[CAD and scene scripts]
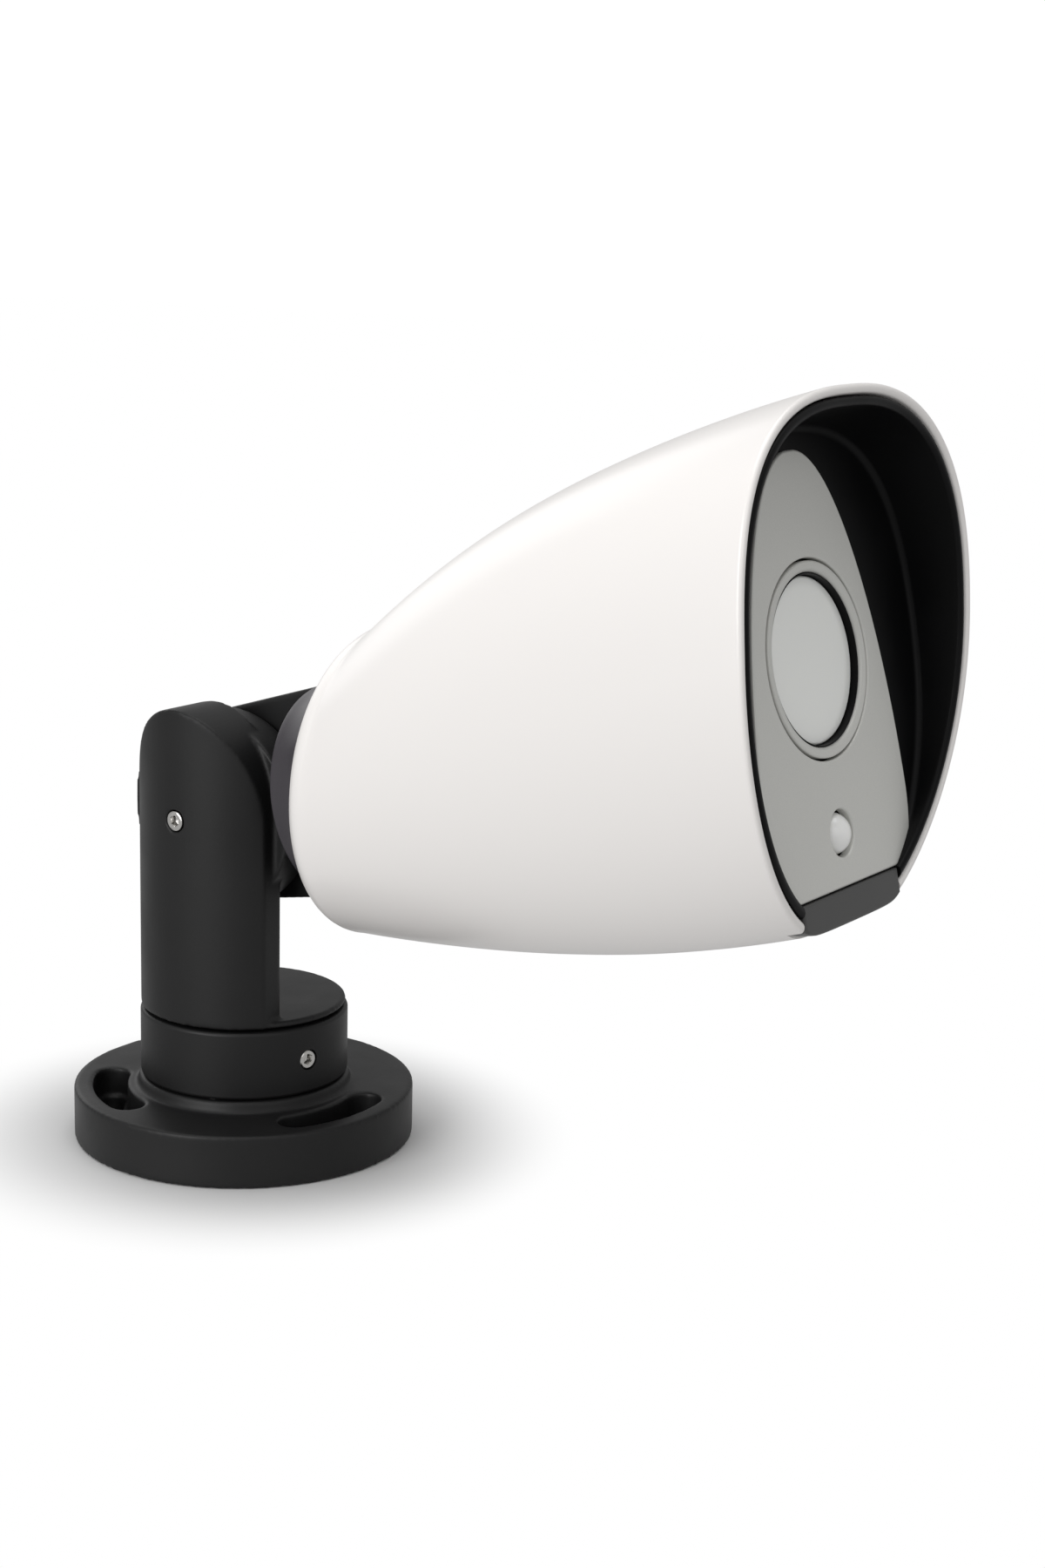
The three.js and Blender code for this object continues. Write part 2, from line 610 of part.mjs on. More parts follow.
const POST_R = 3.4;
const housingScrews = [[-1, -1], [1, -1], [1, 1], [-1, 1]].map(
  ([i, j]) => [i * HOUSING_SCREW_X, CAP_U + j * HOUSING_SCREW_U]);

function buildRearCap() {
  const shares = [1, 0.7, 0.35, 0];
  const outer = skin([rearOpening(SEAM, CAP_LIP), ...shares.map((t) => flareRing(t, 0))], false);
  const inner = skin([
    rearOpening(SEAM + CAP_WALL, CAP_LIP + CUT), ...shares.map((t) => flareRing(t, CAP_WALL)),
  ], false);
  let cap = outer.subtract(inner);
  cap = cap.subtract(barF(PIVOT_BORE_R, capRearFace - CAP_WALL, capFloor + CAP_WALL, CABLE_X, 0));
  for (const u of [-KNUCKLE_SCREW_U, KNUCKLE_SCREW_U]) {
    const back = capRearFace - 2 * CAP_WALL;
    cap = cap.subtract(barF(SCREW_R + FIT, back, capFloor + CUT, KNUCKLE_SCREW_X, u));
  }
  for (const [x, u] of housingScrews) {
    cap = cap.add(barF(POST_R, capFloor - 1, HOUSING_BACK_F - FIT, x, u))
      .subtract(barF(SCREW_R + FIT, HOUSING_BACK_F - 10, HOUSING_BACK_F, x, u));
  }
  return cap;
}

function buildKnuckle() {
  const length = capRearFace - FIT;
  const neck = skin([circleRing(0, KNUCKLE_R, 0), circleRing(length, NECK_END_R, NECK_END_U)], false);
  const barrel = barX(KNUCKLE_R, -KNUCKLE_R, KNUCKLE_R, 0, 0, ROUND)
    .intersect(barF(KNUCKLE_R, -KNUCKLE_R, 1, 0, 0, ROUND));
  const reach = NECK_END_R + NECK_END_U + CUT;
  const side = blockF(knuckleFaceX, reach, -reach, length + CUT, -reach, reach);
  let knuckle = neck.add(barrel).intersect(side);
  knuckle = knuckle
    .subtract(barX(PIVOT_R + FIT, knuckleFaceX - CUT, pivotHeadX + CUT, 0, 0, 24))
    .subtract(barX(PIVOT_HEAD_R + FIT, pivotHeadX - FIT, KNUCKLE_R + CUT, 0, 0, 24))
    .subtract(barX(WASHER_R + FIT, knuckleFaceX - CUT, washerX1 + FIT, 0, 0, 24))
    .subtract(barF(PIVOT_BORE_R, 0, length + CUT, CABLE_X, 0));
  for (const u of [-KNUCKLE_SCREW_U, KNUCKLE_SCREW_U]) {
    knuckle = knuckle.subtract(barF(SCREW_R + FIT, length - 9, length + CUT, KNUCKLE_SCREW_X, u));
  }
  return knuckle;
}

// cheese-head screw along the head's axis; its head is at the front end
function backScrew(x, u, headF, length) {
  const shank = barF(SCREW_R, headF - length, headF + 0.2, x, u, 8);
  const screwHead = barF(SCREW_HEAD_R, headF, headF + SCREW_HEAD_T, x, u, 12);
  const socket = barF(SCREW_R, headF + SCREW_HEAD_T / 2, headF + SCREW_HEAD_T + CUT, x, u, 6);
  return shank.add(screwHead).subtract(socket);
}

function buildRear() {
  addPart(head, 'knuckle', buildKnuckle(), 'castBlack');
  const shaft = barX(PIVOT_R, pivotEndX, pivotHeadX + 0.2, 0, 0, 24);
  const flangeHead = barX(PIVOT_HEAD_R, pivotHeadX, pivotHeadX + PIVOT_HEAD_T, 0, 0, 24);
  const bore = barX(PIVOT_BORE_R, pivotEndX - CUT, pivotHeadX - 2, 0, 0)
    .add(barF(PIVOT_BORE_R - 1, 0, PIVOT_HEAD_R + CUT, CABLE_X, 0));
  const wayDown = block(channelX - ARM_CHANNEL_R, channelX + ARM_CHANNEL_R, -3, 3, -PIVOT_R - CUT, 0);
  addPart(head, 'tilt_pivot', shaft.add(flangeHead).subtract(bore).subtract(wayDown), 'steel');
  const washer = barX(WASHER_R, washerX0, washerX1, 0, 0, 24)
    .subtract(barX(PIVOT_R + FIT, washerX0 - CUT, washerX1 + CUT, 0, 0, 24));
  addPart(head, 'friction_washer', washer, 'rubber');
  const plug = barX(PIVOT_HEAD_R, pivotHeadX + PIVOT_HEAD_T + FIT, KNUCKLE_R - 2.2, 0, 0, 24);
  const hollow = barX(PIVOT_HEAD_R - 2, pivotHeadX + PIVOT_HEAD_T - CUT, KNUCKLE_R - 4.4, 0, 0, 24);
  addPart(head, 'pivot_cover', plug.subtract(hollow), 'capBlack');
  addPart(head, 'rear_cap', buildRearCap(), 'capBlack');
  [-KNUCKLE_SCREW_U, KNUCKLE_SCREW_U].forEach((u, i) => {
    const screw = backScrew(KNUCKLE_SCREW_X, u, capFloor + FIT + 0.4, CAP_WALL + 8);
    addPart(head, `knuckle_screw_${i + 1}`, screw, 'steel');
  });
  housingScrews.forEach(([x, u], i) => {
    const screw = backScrew(x, u, HOUSING_BACK_F + HOUSING_WALL + FIT, HOUSING_WALL + 8);
    addPart(head, `housing_screw_${i + 1}`, screw, 'steel');
  });
}

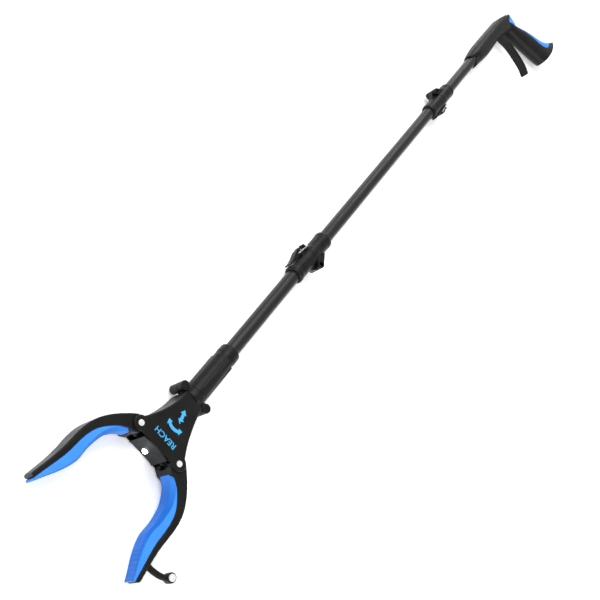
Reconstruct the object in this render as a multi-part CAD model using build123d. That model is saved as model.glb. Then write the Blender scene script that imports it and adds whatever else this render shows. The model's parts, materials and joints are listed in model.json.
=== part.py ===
from build123d import *
import math
import os

# Folding reacher grabber, modelled in millimetres.
# Working axes: X runs along the tool from the jaw pivots (X = 0) to the handle,
# Y is across the tool with the grip on the -Y side, Z = 0 is the middle plane.
# place() moves every piece to the final frame, where the tool lies on Z = 0
# and the origin is under the middle of its bounding box.

# ---- driving dimensions -------------------------------------------------
HALF_THICK = 14.0            # half thickness of the head and of the grip
BOX_MIDDLE = (459.85, -16.10)  # middle of the bounding box in working axes
FOLD_1_X = 273.2             # joint face between lower and middle sections
FOLD_2_X = 640.8             # joint face between middle and upper sections
HINGE_OFFSET = 12.3          # fold pin axis from the tube axis
RUNNING = 0.05               # radial clearance of a pin that turns in a hole
GAP = 0.2                    # gap between faces that move past each other

# tubes and couplers
TUBE_R = 7.2
TUBE_WALL = 0.9
SOCKET_R = TUBE_R + 0.05
COUPLER_LEN = 34.3
COUPLER_R = 9.9
WAIST_R = 9.5
TUBE_INSET = 10.0            # tube end from the joint face, inside its coupler
CABLE_R = 0.8
CABLE_BORE_R = 2.2
RIVET_R = 1.5
RIVET_HEAD_R = 2.4
RIVET_INSET = 20.0           # rivets from the joint face
RIVET_SEAT = WAIST_R - 0.5   # depth their heads are let in to

# fold hinge
KNUCKLE_R = 4.25
KNUCKLE_GAP = 0.6            # room round a knuckle in the coupler it folds into
KNUCKLE_HALF = 3.0           # half width of the centre knuckle
HINGE_HALF = 8.0             # half width of the whole hinge
EYELET_R = 2.95
EYELET_BORE_R = 2.35

# toggle latch, s from the joint face, t out from the tube axis
FULCRUM = (5.5, 12.3)
BAIL_PIVOT = (11.0, 12.0)
BAIL_BAR_T = 10.0            # height of the cross bar behind its hook
BAIL_REACH = 15.9
BAIL_ARM_Z = 4.8
WIRE_R = 0.9
LATCH_HALF = 3.6
TONGUE_HALF = 1.9
LATCH_PIN_R = 1.2

# head and jaws
PIVOT_Y = 23.0
LOBE_R = 6.7
PLATE = 2.0
RIM_ROUND = 1.3
JAW_HALF = 11.9
JAW_BOSS_R = 6.5
JAW_TIP_HALF = 7.2           # the jaws are thinner at their tips
TAPER_X = -30.0
PAD_BEVEL = 3.4
PAD_BEVEL_DEEP = 5.5
JAW_SWING = 32.2             # degrees from open to closed
JAW_PIN_R = 2.0
PIN_HEAD_R = 2.6
JAW_CORE_R = 3.6
CHANNEL_HALF = 4.9           # half height of the slot for the crosshead
CROSS_PIN_R = 1.0
CROSS_LUG_R = 1.9
HEAD_END_X = 53.0
MAGNET_AT = (-65.2, -78.9)
MAGNET_R = 3.0
LED_Z = -6.5

# neck
COLLAR_START = 53.3
COLLAR_END = 61.8
COLLAR_R = 11.0
EAR_Y = 13.7
EAR_R = 4.3
EAR_LOW = -12.5
EAR_HIGH = 7.5
WEB_HALF = 5.5
SPIGOT_R = 5.5
FLANGE_R = 8.0
SLEEVE_END = 120.3
SLEEVE_RIB_R = 10.9

# handle, X measured from the second joint face
NOSE_X = FOLD_2_X + 127.0
TUBE_END_X = FOLD_2_X + 184.4
TRIGGER_PIVOT = (FOLD_2_X + 248.0, 6.0)
TRIGGER_PIN_R = 1.7
TRIGGER_SWING = 26.0
CABLE_ARM = 7.6
TRIGGER_HALF = 5.0
FINGER_HALF = 5.5
TRIGGER_ROOM_HALF = 6.2
FORK_HALF = 2.1
SHELL_WALL = 2.2
CURVE_STEPS = 12             # points used when a curve is moved sideways

# the cable's stroke sets how far the crosshead pins sit from the jaw pivots
CABLE_TRAVEL = 2 * CABLE_ARM * math.sin(math.radians(TRIGGER_SWING / 2))
CROSS_ARM = CABLE_TRAVEL / (2 * math.tan(math.radians(JAW_SWING / 2)))
CROSS_ARM_LONG = CROSS_ARM / math.cos(math.radians(JAW_SWING / 2))
CROSS_PIN_Y = PIVOT_Y - CROSS_ARM


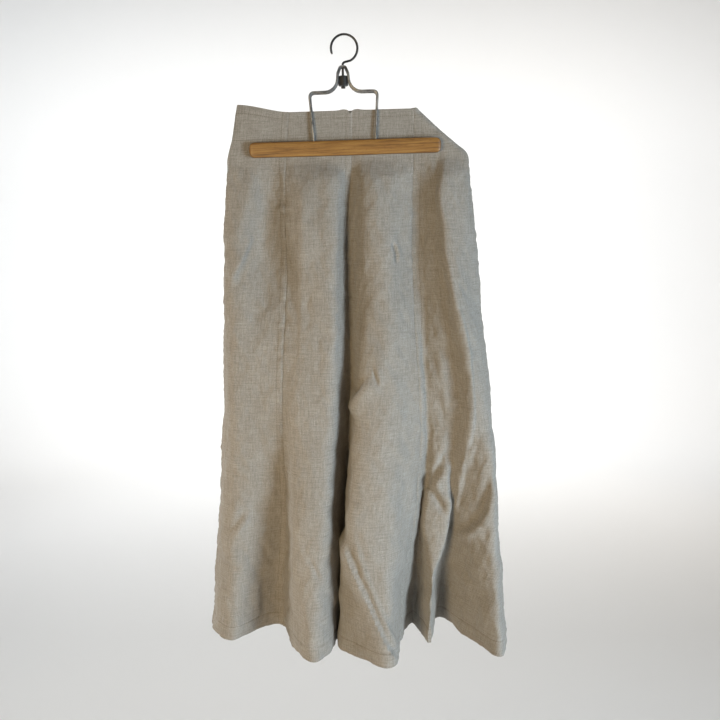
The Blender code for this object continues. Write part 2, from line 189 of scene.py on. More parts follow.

Instructions to follow: Everything from the line with "Reconstruct the object" through the line with "LATCH_PIN_R = 1.2" is to be output exactly; leave out all other lines.

Correct response:
Reconstruct the object in this render as a multi-part CAD model using build123d. That model is saved as model.glb. Then write the Blender scene script that imports it and adds whatever else this render shows. The model's parts, materials and joints are listed in model.json.
=== part.py ===
from build123d import *
import math
import os

# Folding reacher grabber, modelled in millimetres.
# Working axes: X runs along the tool from the jaw pivots (X = 0) to the handle,
# Y is across the tool with the grip on the -Y side, Z = 0 is the middle plane.
# place() moves every piece to the final frame, where the tool lies on Z = 0
# and the origin is under the middle of its bounding box.

# ---- driving dimensions -------------------------------------------------
HALF_THICK = 14.0            # half thickness of the head and of the grip
BOX_MIDDLE = (459.85, -16.10)  # middle of the bounding box in working axes
FOLD_1_X = 273.2             # joint face between lower and middle sections
FOLD_2_X = 640.8             # joint face between middle and upper sections
HINGE_OFFSET = 12.3          # fold pin axis from the tube axis
RUNNING = 0.05               # radial clearance of a pin that turns in a hole
GAP = 0.2                    # gap between faces that move past each other

# tubes and couplers
TUBE_R = 7.2
TUBE_WALL = 0.9
SOCKET_R = TUBE_R + 0.05
COUPLER_LEN = 34.3
COUPLER_R = 9.9
WAIST_R = 9.5
TUBE_INSET = 10.0            # tube end from the joint face, inside its coupler
CABLE_R = 0.8
CABLE_BORE_R = 2.2
RIVET_R = 1.5
RIVET_HEAD_R = 2.4
RIVET_INSET = 20.0           # rivets from the joint face
RIVET_SEAT = WAIST_R - 0.5   # depth their heads are let in to

# fold hinge
KNUCKLE_R = 4.25
KNUCKLE_GAP = 0.6            # room round a knuckle in the coupler it folds into
KNUCKLE_HALF = 3.0           # half width of the centre knuckle
HINGE_HALF = 8.0             # half width of the whole hinge
EYELET_R = 2.95
EYELET_BORE_R = 2.35

# toggle latch, s from the joint face, t out from the tube axis
FULCRUM = (5.5, 12.3)
BAIL_PIVOT = (11.0, 12.0)
BAIL_BAR_T = 10.0            # height of the cross bar behind its hook
BAIL_REACH = 15.9
BAIL_ARM_Z = 4.8
WIRE_R = 0.9
LATCH_HALF = 3.6
TONGUE_HALF = 1.9
LATCH_PIN_R = 1.2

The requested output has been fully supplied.